10 Things We Learned From Moby's Hedonistic Memoir About Early DJ Years news

5. Many of the parties Moby attended were wild affairs.
Moby’s book is full of debauchery – Dionysian revels that extend past dawn with help from electronic beats and drugs – which quickly begins to seem indistinguishable. But one event in particular stands out: a rave put on by the DJ Frankie Bones. Moby doesn’t pinpoint the location exactly; he says only that it’s in Brooklyn at “the end of the grey L train line on the map.” At one point in the night, he takes a break from the dancing with two friends and explores the factory in which he’s partying. Moby & Co. discover a parking lot containing trucks and bulldozers, and temporarily commandeer a backhoe for a joyride – when DJs are driving construction equipment, that’s true hedonism.

6. Dance music always moved fast.
Moby first encountered solo success as an artist when “Go” climbed the charts in 1991. It doesn’t take long for the producer to recount his first feeling of being left behind by a rapidly evolving scene. “I felt like the rave equivalent of Comrade Trotsky, a blotted-out figure from an era that had now officially never happened,” he writes after a DJ set fell flat. “Suddenly it all made sense: the monochromatic strobes, the dark and angular music, the drugs. This was their world now. I was politely tolerated, but it was 1993, and I was a sober relic from 1992.”

7. The rapid rise of the scene led quickly to internecine squabbles.
Moby hit the road in 1993 on one of the earliest rave tours. But despite the supposedly positive nature of the jaunt – these artists were fighting to expose their form to a wider audience – things became tense between Aphex Twin and Moby. “I wanted to like Aphex Twin,” Moby notes, “because I loved his records. But he rarely spoke to anyone, and when he gave interviews he criticized me for playing guitar on stage.” The wounds still sting years later: “He called me an elitist in the press, when actually I just had crippling tour-bus-inspired insomnia.”

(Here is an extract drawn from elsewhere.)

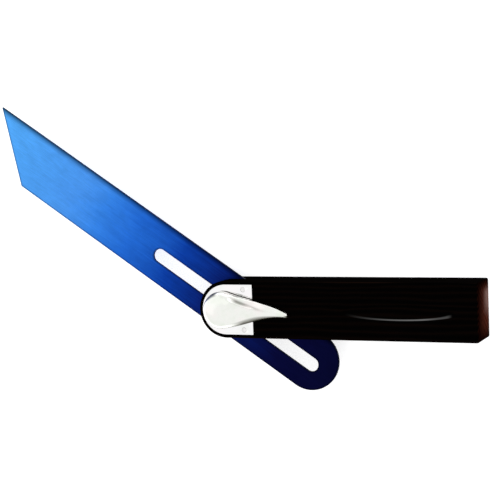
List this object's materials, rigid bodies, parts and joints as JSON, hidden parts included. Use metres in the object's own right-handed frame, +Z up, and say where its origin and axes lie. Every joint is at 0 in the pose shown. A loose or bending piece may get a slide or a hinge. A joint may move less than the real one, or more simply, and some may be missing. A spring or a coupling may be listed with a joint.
{
  "type": "sliding bevel",
  "caption": "Sliding bevel: a slotted, slant-tipped steel blade turns and slides on a lever-locked pivot in the kerf of a round-nosed wooden stock with inlaid metal plates.",
  "frame": {"origin": "middle of the bare wood on the stock's rear face, which is the face that the tool lies on", "axes": "+X along the stock towards its butt, +Y across the stock towards the side where the blade's tip stands at rest, +Z up out of the stock's front face"},
  "size_m": [0.2134, 0.1216, 0.0249],
  "materials": {
    "stock_wood": "nearly black rosewood, polished, with brown end grain",
    "plate_nickel": "polished nickel plate",
    "pin_nickel": "ground flush and plated with the plate",
    "screw_steel": "turned bright steel",
    "blade_blued_steel": "blued spring steel, brushed lengthwise",
    "washer_brass": "plain rolled brass",
    "lever_nickel": "polished nickel plate on a casting"
  },
  "bodies": {
    "stock": {"stock": "stock_wood", "front_plate": "plate_nickel", "rear_plate": "plate_nickel", "front_plate_pin_1": "pin_nickel", "front_plate_pin_2": "pin_nickel", "front_plate_pin_3": "pin_nickel", "rear_plate_pin_1": "pin_nickel", "rear_plate_pin_2": "pin_nickel", "rear_plate_pin_3": "pin_nickel", "pivot_screw": "screw_steel", "lever_washer": "screw_steel"},
    "swivel": {"kerf_washer_front": "washer_brass", "kerf_washer_rear": "washer_brass"},
    "blade": {"blade": "blade_blued_steel"},
    "lever": {"lever": "lever_nickel", "lever_nut": "screw_steel"}
  },
  "joints": [
    {"name": "blade_turn", "type": "hinge", "parent": "stock", "child": "swivel", "pos_m": [-0.0602, 0, 0.009], "axis": [0, 0, 1], "range_deg": [-126, 193]},
    {"name": "blade_slide", "type": "slide", "parent": "swivel", "child": "blade", "axis": [-0.8305, 0.557, 0], "range_m": [-0.0385, 0.0421]},
    {"name": "lever_turn", "type": "hinge", "parent": "stock", "child": "lever", "pos_m": [-0.0602, 0, 0.0189], "axis": [0, 0, 1], "range_deg": [0, 120]}
  ]
}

8. “Feeling So Real” underwent last-minute changes due to a prohibitively priced sample.
“I had written a rave anthem that sounded like a hundred buildings falling down and being built at the same time,” Moby enthuses. “It sounded like a herd of ecstatic elephants.” But there was a hold-up: the owners of a vocal snippet he wanted to use on the track were demanding exorbitant rates for their source material. After searching his record collection for a comparable sample and coming up empty handed, Moby worked with Myim Rose and came up with a new vocal line that didn’t need to be cleared. The result, “Feeling So Real,” became yet another hit for the producer.

9. Axl Rose supported Moby’s decision to release Animal Rights.
Moby turned his back on the sound that made him popular when he released Animal Rights, a guitar-centric album that failed to spawn a hit. The producer admits ruefully, “even before Animal Rights was released, it had failed.” But at least one major rock star appreciated the boldness of the effort: “Earlier that day I’d gotten a voicemail message from Axl Rose, who said that he loved Animal Rights and was listening to the song ‘Alone’ on repeat as he drove around L.A. at 3 a.m.”

10. Moby just wants to make people happy.
A soggy, mud-caked Moby eventually decided to return to the style that first earned him success during a trip to the Glastonbury festival. After announcing his intention to double down on Animal Rights with “a dark and slow heavy metal album,” his manager Barry reminds him that “people really like your electronic music. It makes them happy.” Something about this wording resonates with Moby, who suddenly experiences a big-screen-appropriate epiphany: “My own records should be melodic and emotional, and I should do my best to make music that could give people happiness.” The result of this realization was Play, his commercial high-water mark.